There’s also a question of demand from users in Portland. The city has received about 150 emails on the issue from citizens since last year, and many other complaints on social media. But in January, the city told us that “there hasn’t been much call to action from Portland citizens” who want Uber.
Novick is interested in commissioning a demand study for Portland, similar to what Seattle did last year. He’s also curious to know if people that don’t normally use taxis would start using Uber and Lyft if they had the option.
“I’d like to do a survey of the general public and ask people: ‘Do you drive to work sometimes because you think you’ll need a car, and if you had other options available would you use those instead?'” Novick said.
The commissioner also isn’t concerned about Portland being seen as a city stifling innovation by not allowing companies like Uber to operate.
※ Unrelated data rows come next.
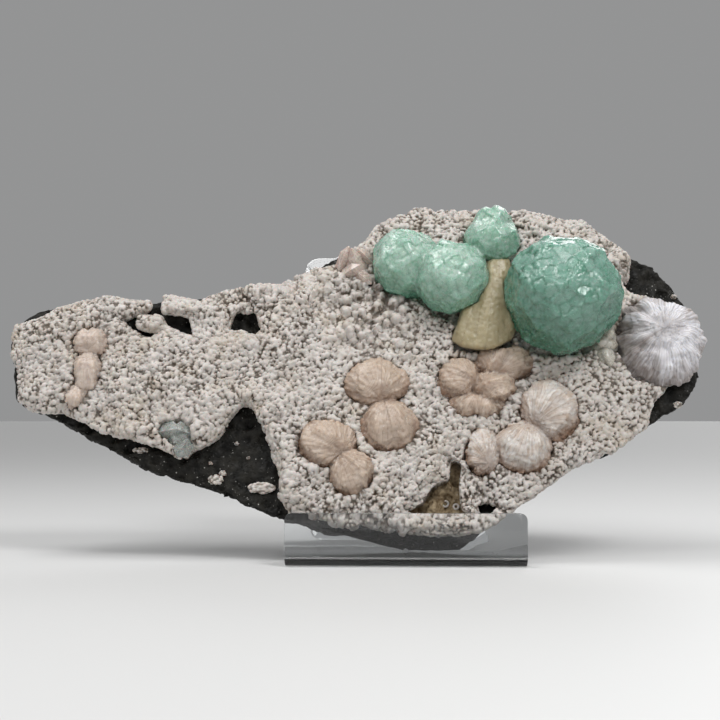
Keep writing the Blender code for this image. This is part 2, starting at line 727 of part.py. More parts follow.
def make_dome():
    """The white dome of fine needles, ribbed outwards from its crown."""
    bm = bmesh.new()
    bmesh.ops.create_uvsphere(bm, u_segments=DOME_RIBS, v_segments=DOME_RINGS, radius=1.0)
    for vert in bm.verts:
        sector = round(math.atan2(vert.co.y, vert.co.x) / (2.0 * math.pi) * DOME_RIBS)
        edge = math.hypot(vert.co.x, vert.co.y)
        rib = 1.0 + DOME_RIB_DEPTH * edge * (1 if sector % 2 else -1)
        depth, often = DOME_ROUGHNESS
        vert.co *= rib + depth * noise.noise(vert.co * often)
    bmesh.ops.rotate(bm, verts=bm.verts[:], matrix=Matrix.Rotation(math.pi / 2.0 + FACE_LEAN, 3, "X"))
    bmesh.ops.scale(bm, verts=bm.verts[:], vec=DOME_RADII)
    x, z = DOME_CENTRE
    bmesh.ops.translate(bm, verts=bm.verts[:], vec=face_point(x, z, DOME_PROUD))
    seat(bm)
    return Growth("scolecite_dome", [bm])


def pointed_crystal(x, z, length, width, lean):
    """A square crystal with a pyramid for a point."""
    bm = bmesh.new()
    point = length * CRYSTAL_POINT
    half = width / 2.0
    bmesh.ops.create_cone(
        bm, cap_ends=True, segments=CRYSTAL_SIDES, radius1=half, radius2=half, depth=length - point
    )
    top = max(bm.faces, key=lambda face: face.calc_center_median().z)
    grown = bmesh.ops.extrude_face_region(bm, geom=[top])
    bmesh.ops.delete(bm, geom=[top], context="FACES_ONLY")
    tip = [part for part in grown["geom"] if isinstance(part, bmesh.types.BMVert)]
    bmesh.ops.translate(bm, verts=tip, vec=(0.0, 0.0, point))
    middle = sum((vert.co for vert in tip), Vector()) / len(tip)
    blunt = (CRYSTAL_BLUNT, CRYSTAL_BLUNT, 1.0)
    bmesh.ops.scale(bm, verts=tip, vec=blunt, space=Matrix.Translation(-middle))
    tilt = Matrix.Rotation(math.radians(lean), 3, "Y") @ Matrix.Rotation(CRYSTAL_FORWARD, 3, "X")
    bmesh.ops.rotate(bm, verts=bm.verts[:], matrix=tilt)
    bmesh.ops.translate(bm, verts=bm.verts[:], vec=face_point(x, z, CRYSTAL_PROUD))
    return bm


def make_cluster(name, crystals):
    """Pointed crystals grown from one rounded base."""
    middle_x = sum(crystal[0] for crystal in crystals) / len(crystals)
    middle_z = sum(crystal[1] for crystal in crystals) / len(crystals)
    base = bmesh.new()
    bmesh.ops.create_icosphere(base, subdivisions=1, radius=1.0)
    bmesh.ops.scale(base, verts=base.verts[:], vec=CLUSTER_BASE)
    bmesh.ops.translate(base, verts=base.verts[:], vec=face_point(middle_x, middle_z, CLUSTER_PROUD))
    shapes = [base, *(pointed_crystal(*crystal) for crystal in crystals)]
    for shape in shapes:
        seat(shape)
    return Growth(name, shapes)


def dress(obj, material, smooth=False):
    """Gives the piece its material and shading, and puts its origin in its own middle."""
    obj.data.name = obj.name
    obj.data.materials.clear()
    obj.data.materials.append(material)
    low = Vector([min(vert.co[axis] for vert in obj.data.vertices) for axis in range(3)])
    high = Vector([max(vert.co[axis] for vert in obj.data.vertices) for axis in range(3)])
    middle = (low + high) / 2.0
    obj.data.transform(Matrix.Translation(-middle))
    obj.location = middle
    if smooth:
        obj.data.shade_smooth()
        obj.data.set_sharp_from_angle(angle=SMOOTH_UNDER)
    obj.parent = bpy.data.objects[STAND_PARENT]


def main():
    """Builds the specimen and its stand in an empty scene."""
    for obj in list(bpy.data.objects):
        bpy.data.objects.remove(obj)
    parent = bpy.data.objects.new(STAND_PARENT, None)
    bpy.context.scene.collection.objects.link(parent)

    peach = principled("stilbite_peach", PEACH, 0.4)
    green = principled("apophyllite_green", GREEN, 0.18, transmission=0.4, ior=1.535)
    white = principled("white_needles", WHITE, 0.45)

    stand = make_stand()
    rock = make_rock()
    large = make_large_ball()
    left = make_left_balls()
    stalk = make_stalk()
    dome = make_dome()
    centre, lower_left, upper_right, lower_right, left_end = (
        Growth(name, [lobe(*sizes) for sizes in lobes]) for name, lobes in SPRAYS.items()
    )
    top = make_cluster("stilbite_crystals_top", TOP_CRYSTALS)
    beside = make_cluster("stilbite_crystals_right", RIGHT_CRYSTALS)
    clear = make_cluster("apophyllite_colourless", CLEAR_CRYSTALS)
    crust = make_crust()

    for piece, neighbours in (
        (stalk, [large, left]),
        (upper_right, [large, stalk]),
        (lower_right, [upper_right]),
        (lower_left, [centre]),
        (dome, [large]),
        (beside, [large, dome]),
        (top, [left]),
    ):
        for neighbour in neighbours:
            piece.clear_by_hull(neighbour)
    grown = [large, left, stalk, dome, centre, lower_left, upper_right, lower_right]
    grown += [left_end, top, beside, clear]
    for piece in grown:
        piece.cut_from(crust, piece.wells)

    dress(stand, principled("clear_acrylic", CLEAR, 0.04, transmission=1.0, ior=1.49))
    dress(rock, principled("basalt", BLACK, 0.75))
    dress(crust, principled("chalcedony_white", CREAM, 0.6))
    dress(stalk.obj, principled("stilbite_yellow", YELLOW, 0.4))
    dress(clear.obj, principled("apophyllite_clear", GREY, 0.15, 0.5, 1.535))
    for piece in (large, left):
        dress(piece.obj, green)
    for piece in (centre, lower_left, upper_right, lower_right, left_end, top):
        dress(piece.obj, peach, smooth=piece is not top)
    for piece in (dome, beside):
        dress(piece.obj, white)


main()
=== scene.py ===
"""Apophyllite, stilbite and a white needle dome on a crusted basalt slab, on a clear stand."""

import logging
import math
from dataclasses import dataclass, replace
from enum import Enum
from typing import NamedTuple

import bmesh
import bpy
import numpy as np
from mathutils import Matrix, Vector
from mathutils.bvhtree import BVHTree
from mathutils.kdtree import KDTree


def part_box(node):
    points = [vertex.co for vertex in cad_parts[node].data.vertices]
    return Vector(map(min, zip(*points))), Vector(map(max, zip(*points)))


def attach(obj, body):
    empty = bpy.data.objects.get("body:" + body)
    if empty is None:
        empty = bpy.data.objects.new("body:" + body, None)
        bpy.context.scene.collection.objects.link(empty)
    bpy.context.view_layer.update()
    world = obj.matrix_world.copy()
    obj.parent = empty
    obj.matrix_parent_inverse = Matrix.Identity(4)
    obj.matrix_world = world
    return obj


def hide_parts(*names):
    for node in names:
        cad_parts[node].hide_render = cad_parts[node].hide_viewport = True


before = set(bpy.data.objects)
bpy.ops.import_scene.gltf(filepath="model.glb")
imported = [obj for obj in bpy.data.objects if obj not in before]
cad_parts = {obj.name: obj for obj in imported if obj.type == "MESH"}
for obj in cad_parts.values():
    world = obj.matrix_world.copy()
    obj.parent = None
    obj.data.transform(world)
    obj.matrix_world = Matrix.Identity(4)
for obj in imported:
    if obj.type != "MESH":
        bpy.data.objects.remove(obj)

MM = 0.001
BODY = "root"
WELD = 2.0e-6
GOLDEN_TURN = math.pi * (3.0 - math.sqrt(5.0))
NO_CREASE = 180.0
LOWEST_GAP = -0.6
TINY = 1e-6

Array = np.ndarray
BMesh = bmesh.types.BMesh
Mesh = bpy.types.Mesh
Material = bpy.types.Material
Socket = bpy.types.NodeSocket
Pair = tuple[float, float]
Triple = tuple[float, float, float]

log = logging.getLogger("mineral_slab")


class Slot(Enum):
    """The record's material slots."""

    BASALT = "basalt"
    CRUST = "chalcedony_crust"
    GREEN = "apophyllite_green"
    PEACH = "stilbite_peach"
    YELLOW = "stilbite_yellow"
    WHITE = "white_needles"
    ACRYLIC = "clear_acrylic"


class Grain(NamedTuple):
    """One set of round grains.

    The size is the mean distance between them in millimetres, the salt changes the pattern, and
    low and high are the smallest and largest radius as shares of the size.
    """

    size: float
    salt: int
    low: float = 0.5
    high: float = 0.85


class Wave(NamedTuple):
    """One slow unevenness: the length of its waves in millimetres, and the seed of the pattern."""

    size: float
    seed: int


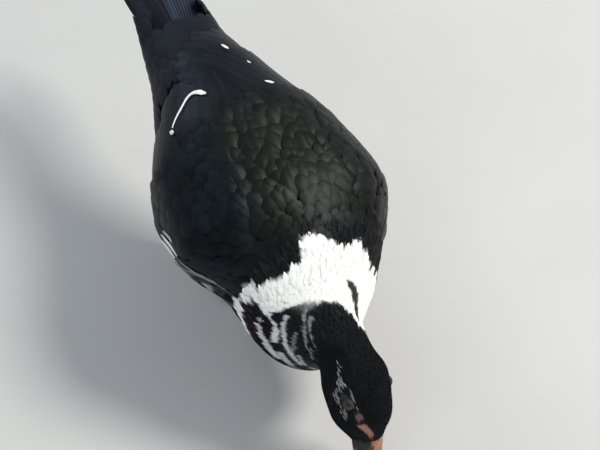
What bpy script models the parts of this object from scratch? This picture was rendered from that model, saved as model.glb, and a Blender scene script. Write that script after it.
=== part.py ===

When Seattle legalized Uber, Lyft, and Sidecar, Mayor Ed Murray touted his city as one that “embraces this rapidly transforming industry and recognizes that Seattle must stand at the forefront of innovation and not impede new ideas or add the burden of unnecessary regulations.”
“I don’t really care if we’re looked at as an innovate city,” Novick said. “I care about getting the right policies in place.”
Portland’s taxi companies, meanwhile, say they wouldn’t mind competing with the likes of Uber and Lyft — so long as they abide by the city’s laws.
“We’ve always been willing to work with them, as long as they follow the same rules we have been forced to follow for years,” said Radio Cab General Manager Steve Entler. “The way it’s playing out, it looks like they don’t intend to follow any rules.”
Entler, who noted that Portland’s taxi companies are working together to offer an app similar to Uber’s, echoed the thoughts of thousands of other taxi drivers around the nation who have repeatedly wanted a “level playing field.”
“I feel sorry for the guys that have invested their lives here and might have their livelihood trapped by something that isn’t playing by the same rules,” he said.
Entler added that he wouldn’t mind if Portland removes the caps and regulations placed on taxis, but said it would be “utter chaos.”
“What you see with Uber is little by little, the quality of service and drivers will start coming down dramatically as more [drivers] get into the field,” he said.
Uber spokeswoman Eva Behrend told GeekWire that her company plans on meeting with city officials “to share the opportunity ridesharing offers local consumers and entrepreneurs.” And now with Plouffe on board at Uber — he led President Obama’s 2008 campaign — perhaps the startup will join other tech companies like Airbnb and eBay in Portland sooner rather than later.
“Here at Uber it’s about telling the right story, reaching the right people,” Plouffe said during Tuesday’s conference call. “It all flows from the overall mission, which is to make sure this great transportation alternative is available to many people. If there are barriers, we have to have a strategy to eliminate those barriers.”